11 Reasons Why The Threat From Al-Qaeda is Not Real
11 Reasons Why The Threat From Al-Qaeda is Not Real
Al-Qaeda is either one of these things, or it is a combination of them: a) a completely fake threat; the organization does not exist, b) an organization that exists in small numbers but was created by the CIA to serve a corrupt U.S. foreign policy, and remains a U.S. intelligence asset in the manufactured global war on terrorism, or c) a small organization that exists independently of the U.S. government but its strength and influence in the Middle East is exaggerated by radical policymakers and officials in Washington. Out of all three statements the first and second deserve the most serious attention because they are supported by the evidence listed below.
#1. Radical American cleric Anwar Al-Awlaki, who was ordered to be assassinated by President Obama, met with top military officials at the Pentagon months after the 9/11 attacks. Were Pentagon officials sincerely interested in reaching out to members of the Muslim community, or were they recruiting radical Muslim clerics to spread the message of radical Islam in order to validate and sustain the Bush administration's war on terror? It is not outrageous or crazy to raise the question if the U.S. government aims to inflame radical Islam, even by funding and supporting undercover intelligence agents that front as terrorists, in order to make the American people perceive that they are in danger of violent Islamic extremism, and cause them to give up their liberties for permanent security.

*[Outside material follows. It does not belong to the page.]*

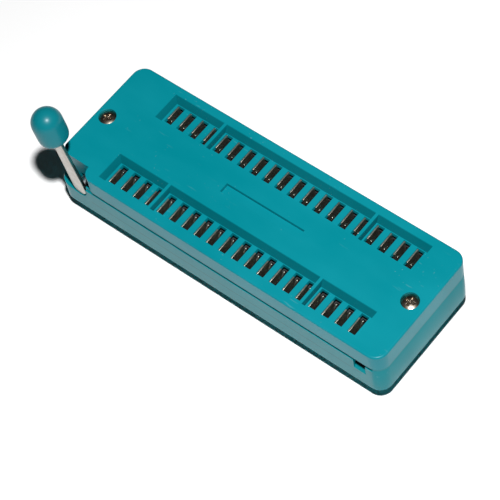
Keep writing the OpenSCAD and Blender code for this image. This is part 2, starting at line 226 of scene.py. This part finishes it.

An alarming piece of news is that follows an undeniable pattern of government-induced terrorist activity is of an FBI informant, Craig Monteilh, who infiltrated a Mosque in California, and shouted violent rhetoric with the intention to entrap potential terrorists, and then sell it to the public that "Hey, the FBI arrested someone at a Mosque who wanted to blow a building up," without mentioning the fact that the FBI agent was the one who got the ball rolling in the first place. In this case, however, the government's plan to attract and create terrorists didn't work. The Washington Post reported: "In the Irvine case, Monteilh's mission as an informant backfired. Muslims were so alarmed by his talk of violent jihad that they obtained a restraining order against him."
#2. CIA Director Leon Panetta revealed in June 2010 on ABC's This Week that there are less than 100 Al-Qaeda members in the Afghanistan-Pakistan region. "I think the estimate on the number of Al Qaeda," said Panetta, "is actually relatively small. At most, we're looking at 50 to 100, maybe less. It's in that vicinity." By contrast, there are more than 100,000 American soldiers and military contractors in the region. You can't call it a fair fight. You can't even say "it's not a fair fight," because, in reality, it is not a fight at all. It is not a fight. 50,000 Al-Qaeda members would make it a fight. It still wouldn't be a fair fight, but it would be a fight.
#3. The International Institute for Strategic Studies (IISS), one of the world's leading security think tanks, published a report this year which said that the threat of Al-Qaeda and the Taliban is exaggerated by Western policymakers. The report warned that the war in Afghanistan will become a "long, drawn-out disaster" if troops are not withdrawn. Nigel Inkster, a former deputy chief of Britain's Secret Intelligence Service who is a member of the think tank, also said that the threat from Al-Qaeda in Pakistan is minimal, and almost absent in Yemen, and Somalia.